- [WRITTEN EXERCISE] Quote every line below exactly as it reads.

----------------

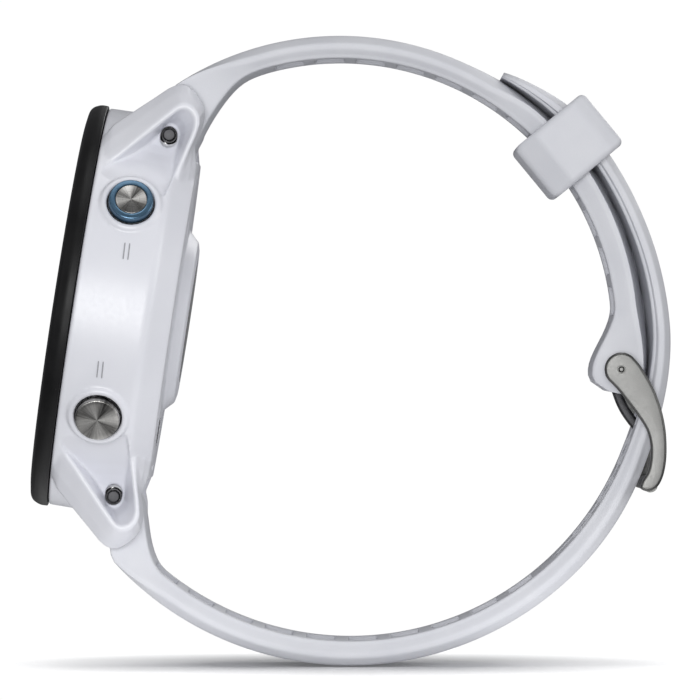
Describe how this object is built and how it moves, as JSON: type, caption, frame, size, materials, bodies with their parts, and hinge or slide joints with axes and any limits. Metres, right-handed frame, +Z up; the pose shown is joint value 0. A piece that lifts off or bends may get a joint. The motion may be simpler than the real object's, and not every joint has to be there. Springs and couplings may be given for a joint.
{
  "type": "gps running watch",
  "caption": "Round GPS running watch with side buttons and an optical sensor back, closed on a soft silicone strap with a pin buckle and a sliding keeper loop.",
  "frame": {"origin": "middle of the box around the watch, at the level of the band's lowest point, on which it stands", "axes": "+Z up and roughly towards twelve o'clock, the dial faces -Y leaning back 8.75 degrees, +X out of the three o'clock side"},
  "size_m": [0.0474, 0.0733, 0.0721],
  "materials": {
    "case_white": "satin moulded resin",
    "bezel_black": "fine matt",
    "lens_glass": "polished",
    "sensor_glass": "polished, dark",
    "screen": "smooth",
    "foil": "satin",
    "board": "solder mask",
    "contact_gold": "plated",
    "seal_rubber": "matt",
    "steel": "drawn",
    "button_steel": "radially brushed",
    "button_blue": "anodised",
    "band_silicone": "soft matt silicone",
    "buckle_steel": "satin"
  },
  "bodies": {
    "root": {"case_body": "case_white", "bezel_ring": "bezel_black", "front_lens": "lens_glass", "display_panel": "screen", "display_chassis": "foil", "main_board": "board", "gps_antenna": "contact_gold", "battery": "foil", "case_gasket": "seal_rubber", "back_cover": "case_white", "sensor_window": "sensor_glass", "sensor_board": "board", "charge_port": "seal_rubber", "charge_contact_1": "contact_gold", "charge_contact_2": "contact_gold", "charge_contact_3": "contact_gold", "charge_contact_4": "contact_gold", "back_screw_1": "steel", "back_screw_2": "steel", "back_screw_3": "steel", "back_screw_4": "steel", "motor_can": "steel", "upper_bar_tube": "steel", "lower_bar_tube": "steel", "upper_bar_spring": "steel", "lower_bar_spring": "steel", "start_button_seal": "seal_rubber", "back_button_seal": "seal_rubber", "light_button_seal": "seal_rubber", "up_button_seal": "seal_rubber", "down_button_seal": "seal_rubber", "start_button_spring": "steel", "back_button_spring": "steel", "light_button_spring": "steel", "up_button_spring": "steel", "down_button_spring": "steel"},
    "start_button": {"start_button": "button_blue", "start_button_clip": "steel", "start_inlay": "button_steel"},
    "back_button": {"back_button": "button_steel", "back_button_clip": "steel"},
    "light_button": {"light_button": "button_steel", "light_button_clip": "steel"},
    "up_button": {"up_button": "button_steel", "up_button_clip": "steel"},
    "down_button": {"down_button": "button_steel", "down_button_clip": "steel"},
    "upper_bar_tip_right": {"upper_bar_tip_right": "steel"},
    "upper_bar_tip_left": {"upper_bar_tip_left": "steel"},
    "lower_bar_tip_right": {"lower_bar_tip_right": "steel"},
    "lower_bar_tip_left": {"lower_bar_tip_left": "steel"},
    "upper_strap": {"upper_strap": "band_silicone"},
    "lower_strap": {"lower_strap": "band_silicone"},
    "keeper": {"keeper_loop": "band_silicone"},
    "buckle": {"buckle_frame": "buckle_steel", "buckle_pin": "buckle_steel"},
    "tongue": {"buckle_tongue": "buckle_steel"},
    "motor_weight": {"motor_weight": "foil"}
  },
  "joints": [
    {"name": "start_button_press", "type": "slide", "parent": "root", "child": "start_button", "axis": [-0.891, -0.0691, -0.4487], "range_m": [0, 0.0005], "stiffness_N_per_m": 1500, "deforming": ["start_button_spring"]},
    {"name": "back_button_press", "type": "slide", "parent": "root", "child": "back_button", "axis": [-0.891, 0.0691, 0.4487], "range_m": [0, 0.0005], "stiffness_N_per_m": 1500, "deforming": ["back_button_spring"]},
    {"name": "light_button_press", "type": "slide", "parent": "root", "child": "light_button", "axis": [0.891, -0.0691, -0.4487], "range_m": [0, 0.0005], "stiffness_N_per_m": 1500, "deforming": ["light_button_spring"]},
    {"name": "up_button_press", "type": "slide", "parent": "root", "child": "up_button", "axis": [1, 0, 0], "range_m": [0, 0.0005], "stiffness_N_per_m": 1500, "deforming": ["up_button_spring"]},
    {"name": "down_button_press", "type": "slide", "parent": "root", "child": "down_button", "axis": [0.891, 0.0691, 0.4487], "range_m": [0, 0.0005], "stiffness_N_per_m": 1500, "deforming": ["down_button_spring"]},
    {"name": "upper_bar_tip_right_slide", "type": "slide", "parent": "root", "child": "upper_bar_tip_right", "axis": [-1, 0, 0], "range_m": [0, 0.002], "stiffness_N_per_m": 500, "deforming": ["upper_bar_spring"]},
    {"name": "upper_bar_tip_left_slide", "type": "slide", "parent": "root", "child": "upper_bar_tip_left", "axis": [1, 0, 0], "range_m": [0, 0.002], "stiffness_N_per_m": 500, "deforming": ["upper_bar_spring"]},
    {"name": "lower_bar_tip_right_slide", "type": "slide", "parent": "root", "child": "lower_bar_tip_right", "axis": [-1, 0, 0], "range_m": [0, 0.002], "stiffness_N_per_m": 500, "deforming": ["lower_bar_spring"]},
    {"name": "lower_bar_tip_left_slide", "type": "slide", "parent": "root", "child": "lower_bar_tip_left", "axis": [1, 0, 0], "range_m": [0, 0.002], "stiffness_N_per_m": 500, "deforming": ["lower_bar_spring"]},
    {"name": "upper_strap_hinge", "type": "hinge", "parent": "root", "child": "upper_strap", "pos_m": [0.0005, -0.02043, 0.06061], "axis": [1, 0, 0], "range_deg": [0, 38]},
    {"name": "lower_strap_hinge", "type": "hinge", "parent": "root", "child": "lower_strap", "pos_m": [0.0005, -0.02676, 0.0195], "axis": [1, 0, 0], "range_deg": [0, 7.6], "deforming": ["lower_strap"]},
    {"name": "keeper_slide", "type": "hinge", "parent": "upper_strap", "child": "keeper", "pos_m": [0.0005, -0.00103, 0.03789], "axis": [1, 0, 0], "range_deg": [-12, 27]},
    {"name": "buckle_hinge", "type": "hinge", "parent": "upper_strap", "child": "buckle", "pos_m": [0.0005, 0.03097, 0.03395], "axis": [1, 0, 0], "range_deg": [0, 38]},
    {"name": "tongue_hinge", "type": "hinge", "parent": "buckle", "child": "tongue", "pos_m": [0.0005, 0.03097, 0.03395], "axis": [1, 0, 0], "range_deg": [0, 38]},
    {"name": "motor_spin", "type": "hinge", "parent": "root", "child": "motor_weight", "pos_m": [0.0005, -0.02784, 0.02958], "axis": [0, -0.9884, 0.1521], "continuous": true}
  ],
  "couplings": [
    {"joint": "lower_strap_hinge", "follows": "upper_strap_hinge", "ratio": 0.2}
  ]
}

----------------

- [COMPLETED TASK]
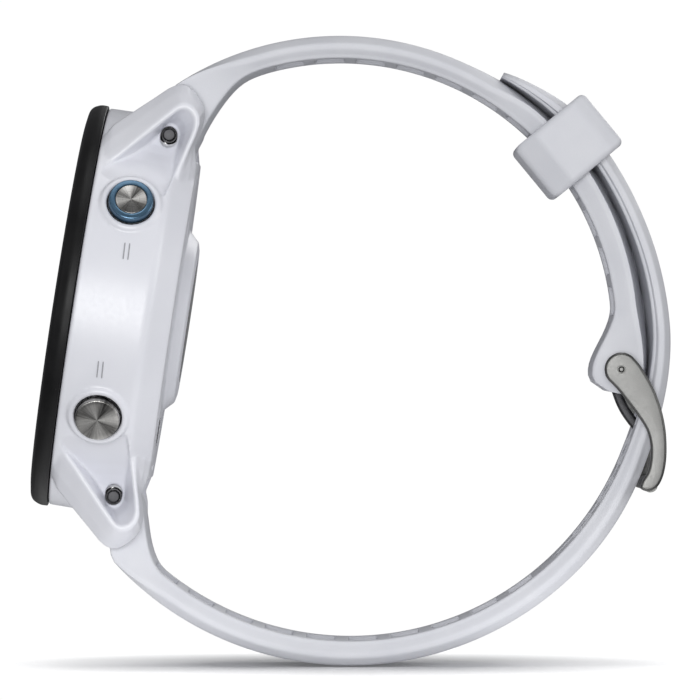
Describe how this object is built and how it moves, as JSON: type, caption, frame, size, materials, bodies with their parts, and hinge or slide joints with axes and any limits. Metres, right-handed frame, +Z up; the pose shown is joint value 0. A piece that lifts off or bends may get a joint. The motion may be simpler than the real object's, and not every joint has to be there. Springs and couplings may be given for a joint.
{
  "type": "gps running watch",
  "caption": "Round GPS running watch with side buttons and an optical sensor back, closed on a soft silicone strap with a pin buckle and a sliding keeper loop.",
  "frame": {"origin": "middle of the box around the watch, at the level of the band's lowest point, on which it stands", "axes": "+Z up and roughly towards twelve o'clock, the dial faces -Y leaning back 8.75 degrees, +X out of the three o'clock side"},
  "size_m": [0.0474, 0.0733, 0.0721],
  "materials": {
    "case_white": "satin moulded resin",
    "bezel_black": "fine matt",
    "lens_glass": "polished",
    "sensor_glass": "polished, dark",
    "screen": "smooth",
    "foil": "satin",
    "board": "solder mask",
    "contact_gold": "plated",
    "seal_rubber": "matt",
    "steel": "drawn",
    "button_steel": "radially brushed",
    "button_blue": "anodised",
    "band_silicone": "soft matt silicone",
    "buckle_steel": "satin"
  },
  "bodies": {
    "root": {"case_body": "case_white", "bezel_ring": "bezel_black", "front_lens": "lens_glass", "display_panel": "screen", "display_chassis": "foil", "main_board": "board", "gps_antenna": "contact_gold", "battery": "foil", "case_gasket": "seal_rubber", "back_cover": "case_white", "sensor_window": "sensor_glass", "sensor_board": "board", "charge_port": "seal_rubber", "charge_contact_1": "contact_gold", "charge_contact_2": "contact_gold", "charge_contact_3": "contact_gold", "charge_contact_4": "contact_gold", "back_screw_1": "steel", "back_screw_2": "steel", "back_screw_3": "steel", "back_screw_4": "steel", "motor_can": "steel", "upper_bar_tube": "steel", "lower_bar_tube": "steel", "upper_bar_spring": "steel", "lower_bar_spring": "steel", "start_button_seal": "seal_rubber", "back_button_seal": "seal_rubber", "light_button_seal": "seal_rubber", "up_button_seal": "seal_rubber", "down_button_seal": "seal_rubber", "start_button_spring": "steel", "back_button_spring": "steel", "light_button_spring": "steel", "up_button_spring": "steel", "down_button_spring": "steel"},
    "start_button": {"start_button": "button_blue", "start_button_clip": "steel", "start_inlay": "button_steel"},
    "back_button": {"back_button": "button_steel", "back_button_clip": "steel"},
    "light_button": {"light_button": "button_steel", "light_button_clip": "steel"},
    "up_button": {"up_button": "button_steel", "up_button_clip": "steel"},
    "down_button": {"down_button": "button_steel", "down_button_clip": "steel"},
    "upper_bar_tip_right": {"upper_bar_tip_right": "steel"},
    "upper_bar_tip_left": {"upper_bar_tip_left": "steel"},
    "lower_bar_tip_right": {"lower_bar_tip_right": "steel"},
    "lower_bar_tip_left": {"lower_bar_tip_left": "steel"},
    "upper_strap": {"upper_strap": "band_silicone"},
    "lower_strap": {"lower_strap": "band_silicone"},
    "keeper": {"keeper_loop": "band_silicone"},
    "buckle": {"buckle_frame": "buckle_steel", "buckle_pin": "buckle_steel"},
    "tongue": {"buckle_tongue": "buckle_steel"},
    "motor_weight": {"motor_weight": "foil"}
  },
  "joints": [
    {"name": "start_button_press", "type": "slide", "parent": "root", "child": "start_button", "axis": [-0.891, -0.0691, -0.4487], "range_m": [0, 0.0005], "stiffness_N_per_m": 1500, "deforming": ["start_button_spring"]},
    {"name": "back_button_press", "type": "slide", "parent": "root", "child": "back_button", "axis": [-0.891, 0.0691, 0.4487], "range_m": [0, 0.0005], "stiffness_N_per_m": 1500, "deforming": ["back_button_spring"]},
    {"name": "light_button_press", "type": "slide", "parent": "root", "child": "light_button", "axis": [0.891, -0.0691, -0.4487], "range_m": [0, 0.0005], "stiffness_N_per_m": 1500, "deforming": ["light_button_spring"]},
    {"name": "up_button_press", "type": "slide", "parent": "root", "child": "up_button", "axis": [1, 0, 0], "range_m": [0, 0.0005], "stiffness_N_per_m": 1500, "deforming": ["up_button_spring"]},
    {"name": "down_button_press", "type": "slide", "parent": "root", "child": "down_button", "axis": [0.891, 0.0691, 0.4487], "range_m": [0, 0.0005], "stiffness_N_per_m": 1500, "deforming": ["down_button_spring"]},
    {"name": "upper_bar_tip_right_slide", "type": "slide", "parent": "root", "child": "upper_bar_tip_right", "axis": [-1, 0, 0], "range_m": [0, 0.002], "stiffness_N_per_m": 500, "deforming": ["upper_bar_spring"]},
    {"name": "upper_bar_tip_left_slide", "type": "slide", "parent": "root", "child": "upper_bar_tip_left", "axis": [1, 0, 0], "range_m": [0, 0.002], "stiffness_N_per_m": 500, "deforming": ["upper_bar_spring"]},
    {"name": "lower_bar_tip_right_slide", "type": "slide", "parent": "root", "child": "lower_bar_tip_right", "axis": [-1, 0, 0], "range_m": [0, 0.002], "stiffness_N_per_m": 500, "deforming": ["lower_bar_spring"]},
    {"name": "lower_bar_tip_left_slide", "type": "slide", "parent": "root", "child": "lower_bar_tip_left", "axis": [1, 0, 0], "range_m": [0, 0.002], "stiffness_N_per_m": 500, "deforming": ["lower_bar_spring"]},
    {"name": "upper_strap_hinge", "type": "hinge", "parent": "root", "child": "upper_strap", "pos_m": [0.0005, -0.02043, 0.06061], "axis": [1, 0, 0], "range_deg": [0, 38]},
    {"name": "lower_strap_hinge", "type": "hinge", "parent": "root", "child": "lower_strap", "pos_m": [0.0005, -0.02676, 0.0195], "axis": [1, 0, 0], "range_deg": [0, 7.6], "deforming": ["lower_strap"]},
    {"name": "keeper_slide", "type": "hinge", "parent": "upper_strap", "child": "keeper", "pos_m": [0.0005, -0.00103, 0.03789], "axis": [1, 0, 0], "range_deg": [-12, 27]},
    {"name": "buckle_hinge", "type": "hinge", "parent": "upper_strap", "child": "buckle", "pos_m": [0.0005, 0.03097, 0.03395], "axis": [1, 0, 0], "range_deg": [0, 38]},
    {"name": "tongue_hinge", "type": "hinge", "parent": "buckle", "child": "tongue", "pos_m": [0.0005, 0.03097, 0.03395], "axis": [1, 0, 0], "range_deg": [0, 38]},
    {"name": "motor_spin", "type": "hinge", "parent": "root", "child": "motor_weight", "pos_m": [0.0005, -0.02784, 0.02958], "axis": [0, -0.9884, 0.1521], "continuous": true}
  ],
  "couplings": [
    {"joint": "lower_strap_hinge", "follows": "upper_strap_hinge", "ratio": 0.2}
  ]
}